Szymon Pustelny


Scientist, entrepreneur, husband, and father



My research revolves around nonlinear and quantum optics and atomic physics, with a special focus on the interaction of laser light with atoms in presence of magnetic fields. One of a main area of my activities is optical magnetometry – the most sensitive technique for measuring magnetic fields. Over the years, I have developed many techniques for measuring both static and oscillating magnetic fields, with femtotesla and subfemtotesla sensitivity. This allowed me to explore applications of optical magnetometry in (fundamental) physics, but also chemistry and biology. Nowadays, I am searching for exotic spin couplings, particularly those associated with dark matter. I am also investigating interaction of the electromagnetic radiations with ultrarelativistic highly stripped ions. In chemistry, I work on zero- and ultralow field nuclear magnetic resonance, an exotic incarnation of well-known technique of nuclear magnetic resonance. In biology, work on applications of optical magnetometry in detection of biomagnetic fields generated by humans. More on all the research can be found below.


Optical magnetometry is a powerful technique for measuring magnetic fields. By analyzing the parameters of light traversing a medium subjected to the field, it is possible to detect field changes of static and oscillating magnetic fields with the highest sensitivity ever demonstrated. The simplicity and affordability of optical magnetometers make them accessible for use in a wide range of fields, including physics, chemistry, biology, and materials science.


One of my interests is quantum state engineering. Their goal is the controlled generation of specific quantum states in atoms of alkali metal pairs, which can be a physical implementation of qubits, qutrits and quintes, and the use of light and magnetic field for the physical implementation of quantum logical operations. This research may bring the creation of an optical quantum computer closer.

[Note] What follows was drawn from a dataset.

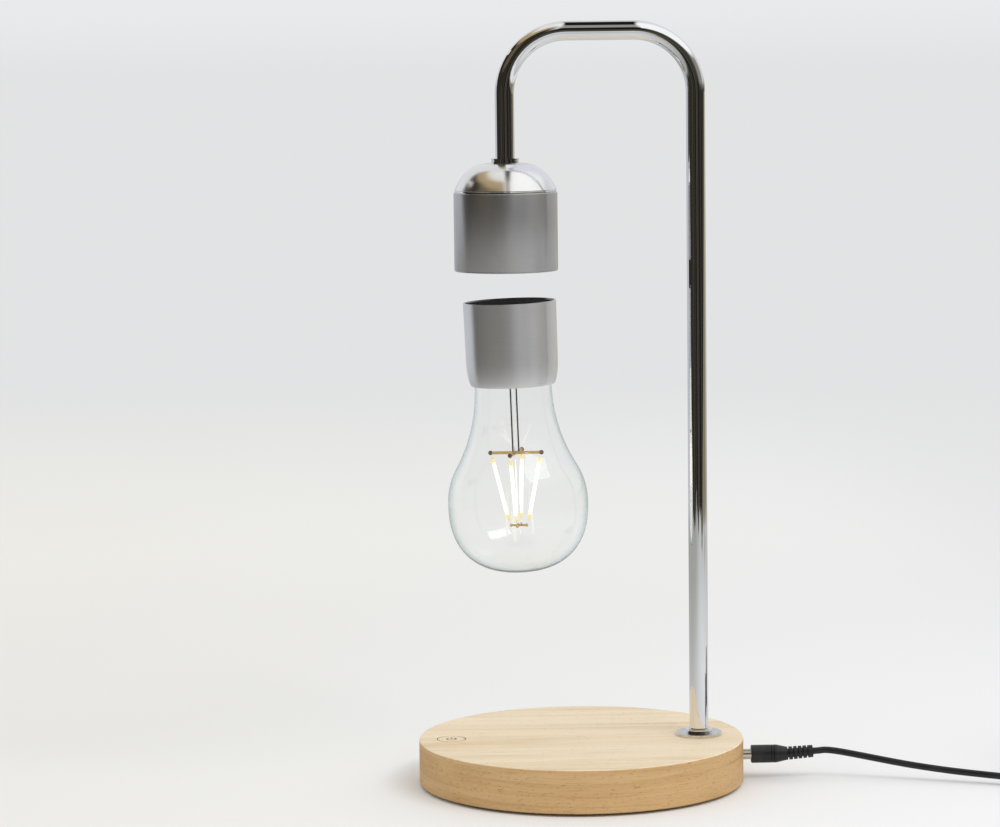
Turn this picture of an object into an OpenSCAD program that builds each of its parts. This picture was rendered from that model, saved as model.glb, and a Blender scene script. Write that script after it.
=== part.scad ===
// Levitating bulb lamp: a round wooden base, a bent tube arm, a magnet head and a floating bulb.
// Millimetres, +Z up, origin on the table under the middle of the base.
// The arm bends in the XZ plane: the power socket is on the +X side, the touch mark on the -X side.

/* [Base] */
// Diameter of the wooden base
base_d = 171; // [150:1:200]
// Height of the wood
base_h = 22.8; // [22:0.2:28]
// Wood left over the pocket
base_roof = 5; // [4:0.2:6]
// Wood left around the pocket
base_wall = 7; // [6:0.5:9]
// Radius of the broken edges of the wood
edge_r = 0.8; // [0.3:0.1:1.5]
// Thickness of the bottom cover
cover_t = 2.4; // [2:0.1:3]
// Width of the ledge that the cover lies against
cover_ledge = 3; // [2:0.2:4]
// Diameter of the wooden screw bosses in the pocket
boss_d = 12; // [10:0.5:14]
// How far the feet stand out of the cover
foot_proud = 1.5; // [1:0.1:3]
// Diameter of a foot
foot_d = 12; // [9:0.5:14]
// Depth of the seat that a foot is glued into
foot_seat = 0.5; // [0.3:0.1:0.8]
// Distance of the feet from the edge of the wood
foot_in = 23; // [12:1:35]

/* [Touch mark] */
// Distance of the touch mark from the edge of the wood
mark_in = 17; // [15:0.5:25]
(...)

Ultralight bosonic matter is a promising candidate for dark matter. The extremely low mass of these bosons, such as axions, dilatons, and dark photons, makes them difficult to detect with conventional techniques as they manifest in the form of oscillating or transient couplings. To overcome this, with a group of collaborators, I proposed a new methodology to search for ultralight bosons with a network of synchronized and geographically separated optical magnetometers called GNOME. GNOME enables the testing of previously unexplored theoretical models and the search for different structures of dark matter.